### Task details
Reproduce only this span: the line containing "wall bumper clips", the line containing "depsgraph = bpy.context.evaluated_depsgraph_get()", and every line between them, all exactly as given.

### Source excerpt
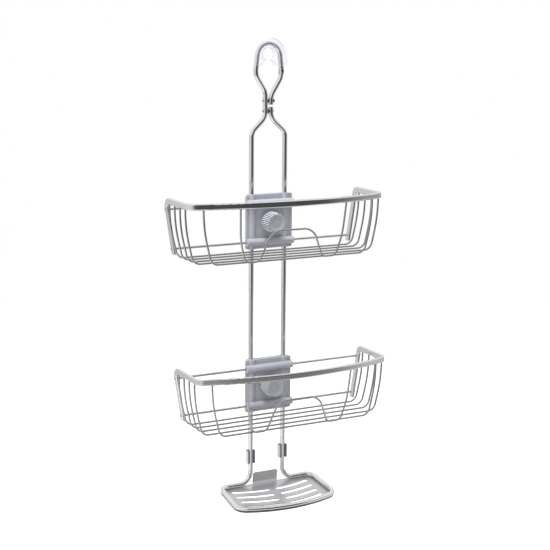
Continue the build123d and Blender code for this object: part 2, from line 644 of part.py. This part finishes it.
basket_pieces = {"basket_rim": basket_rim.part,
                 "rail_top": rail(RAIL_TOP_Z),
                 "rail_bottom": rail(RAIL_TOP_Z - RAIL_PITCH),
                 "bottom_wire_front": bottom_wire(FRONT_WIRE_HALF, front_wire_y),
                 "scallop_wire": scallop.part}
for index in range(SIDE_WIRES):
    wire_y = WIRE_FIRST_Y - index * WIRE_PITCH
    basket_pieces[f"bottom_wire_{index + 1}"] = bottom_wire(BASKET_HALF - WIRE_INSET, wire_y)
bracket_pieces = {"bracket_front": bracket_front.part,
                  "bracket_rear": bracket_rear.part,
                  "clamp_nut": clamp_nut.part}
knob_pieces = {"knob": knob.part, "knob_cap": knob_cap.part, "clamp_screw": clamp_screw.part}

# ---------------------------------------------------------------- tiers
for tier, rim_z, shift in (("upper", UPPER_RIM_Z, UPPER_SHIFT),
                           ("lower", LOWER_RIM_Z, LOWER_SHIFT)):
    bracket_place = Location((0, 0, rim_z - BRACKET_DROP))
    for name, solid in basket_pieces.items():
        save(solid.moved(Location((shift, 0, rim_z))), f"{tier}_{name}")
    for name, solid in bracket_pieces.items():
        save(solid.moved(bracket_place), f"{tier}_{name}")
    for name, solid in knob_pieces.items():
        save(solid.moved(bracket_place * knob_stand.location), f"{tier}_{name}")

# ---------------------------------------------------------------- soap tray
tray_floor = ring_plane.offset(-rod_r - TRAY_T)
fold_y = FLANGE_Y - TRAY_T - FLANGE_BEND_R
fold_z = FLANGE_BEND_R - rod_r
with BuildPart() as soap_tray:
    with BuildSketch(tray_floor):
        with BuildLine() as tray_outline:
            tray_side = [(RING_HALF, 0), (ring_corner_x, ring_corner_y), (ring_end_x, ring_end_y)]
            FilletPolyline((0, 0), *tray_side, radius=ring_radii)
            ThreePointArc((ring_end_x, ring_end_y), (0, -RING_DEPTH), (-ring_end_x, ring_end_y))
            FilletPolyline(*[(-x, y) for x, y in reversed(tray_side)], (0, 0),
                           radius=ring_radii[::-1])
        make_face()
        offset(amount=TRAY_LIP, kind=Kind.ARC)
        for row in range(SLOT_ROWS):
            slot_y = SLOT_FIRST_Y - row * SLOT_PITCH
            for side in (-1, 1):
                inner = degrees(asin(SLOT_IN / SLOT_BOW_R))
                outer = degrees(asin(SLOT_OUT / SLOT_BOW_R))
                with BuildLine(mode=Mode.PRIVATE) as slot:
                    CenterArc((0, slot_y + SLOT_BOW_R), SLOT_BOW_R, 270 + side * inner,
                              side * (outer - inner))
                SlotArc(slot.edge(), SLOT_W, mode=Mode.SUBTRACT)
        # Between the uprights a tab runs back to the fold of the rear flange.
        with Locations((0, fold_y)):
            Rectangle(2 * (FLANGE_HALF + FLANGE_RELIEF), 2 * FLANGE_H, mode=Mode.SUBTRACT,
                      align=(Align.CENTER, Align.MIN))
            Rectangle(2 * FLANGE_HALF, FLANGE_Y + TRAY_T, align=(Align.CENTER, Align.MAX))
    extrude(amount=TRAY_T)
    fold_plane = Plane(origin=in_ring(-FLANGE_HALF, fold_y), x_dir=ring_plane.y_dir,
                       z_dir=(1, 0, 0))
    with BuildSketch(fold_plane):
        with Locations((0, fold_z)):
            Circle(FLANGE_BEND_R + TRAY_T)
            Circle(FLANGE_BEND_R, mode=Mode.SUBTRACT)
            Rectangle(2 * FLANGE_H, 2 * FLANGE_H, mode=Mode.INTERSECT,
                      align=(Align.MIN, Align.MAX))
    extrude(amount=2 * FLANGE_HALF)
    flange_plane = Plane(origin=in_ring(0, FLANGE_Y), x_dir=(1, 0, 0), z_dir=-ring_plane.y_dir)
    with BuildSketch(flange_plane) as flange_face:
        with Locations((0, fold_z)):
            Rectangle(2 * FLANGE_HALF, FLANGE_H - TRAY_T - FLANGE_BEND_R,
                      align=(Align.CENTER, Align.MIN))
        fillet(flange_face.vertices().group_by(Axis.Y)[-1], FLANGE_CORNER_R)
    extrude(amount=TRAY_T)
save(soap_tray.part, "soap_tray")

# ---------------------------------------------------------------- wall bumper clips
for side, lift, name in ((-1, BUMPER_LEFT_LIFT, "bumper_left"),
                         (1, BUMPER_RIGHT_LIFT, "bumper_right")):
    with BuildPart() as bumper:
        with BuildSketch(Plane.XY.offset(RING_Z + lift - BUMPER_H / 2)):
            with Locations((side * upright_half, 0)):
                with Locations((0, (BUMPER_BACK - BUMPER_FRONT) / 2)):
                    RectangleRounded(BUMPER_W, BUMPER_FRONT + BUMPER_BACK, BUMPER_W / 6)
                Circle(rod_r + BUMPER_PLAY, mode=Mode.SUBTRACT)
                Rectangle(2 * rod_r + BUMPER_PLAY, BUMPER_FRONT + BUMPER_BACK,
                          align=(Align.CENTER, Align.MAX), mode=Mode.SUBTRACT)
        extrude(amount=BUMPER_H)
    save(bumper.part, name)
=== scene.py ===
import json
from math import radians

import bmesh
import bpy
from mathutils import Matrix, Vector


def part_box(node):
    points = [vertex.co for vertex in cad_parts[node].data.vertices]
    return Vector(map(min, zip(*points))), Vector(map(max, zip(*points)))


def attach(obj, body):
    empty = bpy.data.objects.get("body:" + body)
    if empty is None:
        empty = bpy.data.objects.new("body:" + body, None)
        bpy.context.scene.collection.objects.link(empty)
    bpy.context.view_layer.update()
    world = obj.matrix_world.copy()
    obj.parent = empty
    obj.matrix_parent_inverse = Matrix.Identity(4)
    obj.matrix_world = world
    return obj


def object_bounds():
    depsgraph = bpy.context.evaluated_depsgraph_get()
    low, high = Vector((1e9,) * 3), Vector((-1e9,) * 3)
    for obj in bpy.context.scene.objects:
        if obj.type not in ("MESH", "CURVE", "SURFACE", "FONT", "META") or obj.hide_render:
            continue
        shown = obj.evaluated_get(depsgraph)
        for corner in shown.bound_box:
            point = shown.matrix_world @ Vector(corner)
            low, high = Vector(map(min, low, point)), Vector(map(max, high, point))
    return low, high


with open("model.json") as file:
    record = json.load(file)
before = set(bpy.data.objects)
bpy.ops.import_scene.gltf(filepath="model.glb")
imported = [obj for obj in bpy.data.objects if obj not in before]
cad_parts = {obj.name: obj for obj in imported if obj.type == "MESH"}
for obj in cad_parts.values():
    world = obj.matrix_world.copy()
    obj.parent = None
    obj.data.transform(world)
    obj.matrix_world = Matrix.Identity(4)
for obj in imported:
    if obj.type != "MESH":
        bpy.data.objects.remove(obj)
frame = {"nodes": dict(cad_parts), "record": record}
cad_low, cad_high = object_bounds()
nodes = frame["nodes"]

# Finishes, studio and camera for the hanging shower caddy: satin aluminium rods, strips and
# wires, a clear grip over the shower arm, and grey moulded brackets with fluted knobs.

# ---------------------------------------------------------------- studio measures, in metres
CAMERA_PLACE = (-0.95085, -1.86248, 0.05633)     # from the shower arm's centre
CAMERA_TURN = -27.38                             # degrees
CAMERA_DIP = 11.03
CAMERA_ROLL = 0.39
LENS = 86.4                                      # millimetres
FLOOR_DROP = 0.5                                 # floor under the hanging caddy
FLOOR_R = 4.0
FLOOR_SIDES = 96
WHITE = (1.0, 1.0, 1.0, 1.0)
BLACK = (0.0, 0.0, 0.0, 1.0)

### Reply
# ---------------------------------------------------------------- wall bumper clips
for side, lift, name in ((-1, BUMPER_LEFT_LIFT, "bumper_left"),
                         (1, BUMPER_RIGHT_LIFT, "bumper_right")):
    with BuildPart() as bumper:
        with BuildSketch(Plane.XY.offset(RING_Z + lift - BUMPER_H / 2)):
            with Locations((side * upright_half, 0)):
                with Locations((0, (BUMPER_BACK - BUMPER_FRONT) / 2)):
                    RectangleRounded(BUMPER_W, BUMPER_FRONT + BUMPER_BACK, BUMPER_W / 6)
                Circle(rod_r + BUMPER_PLAY, mode=Mode.SUBTRACT)
                Rectangle(2 * rod_r + BUMPER_PLAY, BUMPER_FRONT + BUMPER_BACK,
                          align=(Align.CENTER, Align.MAX), mode=Mode.SUBTRACT)
        extrude(amount=BUMPER_H)
    save(bumper.part, name)
=== scene.py ===
import json
from math import radians

import bmesh
import bpy
from mathutils import Matrix, Vector


def part_box(node):
    points = [vertex.co for vertex in cad_parts[node].data.vertices]
    return Vector(map(min, zip(*points))), Vector(map(max, zip(*points)))


def attach(obj, body):
    empty = bpy.data.objects.get("body:" + body)
    if empty is None:
        empty = bpy.data.objects.new("body:" + body, None)
        bpy.context.scene.collection.objects.link(empty)
    bpy.context.view_layer.update()
    world = obj.matrix_world.copy()
    obj.parent = empty
    obj.matrix_parent_inverse = Matrix.Identity(4)
    obj.matrix_world = world
    return obj


def object_bounds():
    depsgraph = bpy.context.evaluated_depsgraph_get()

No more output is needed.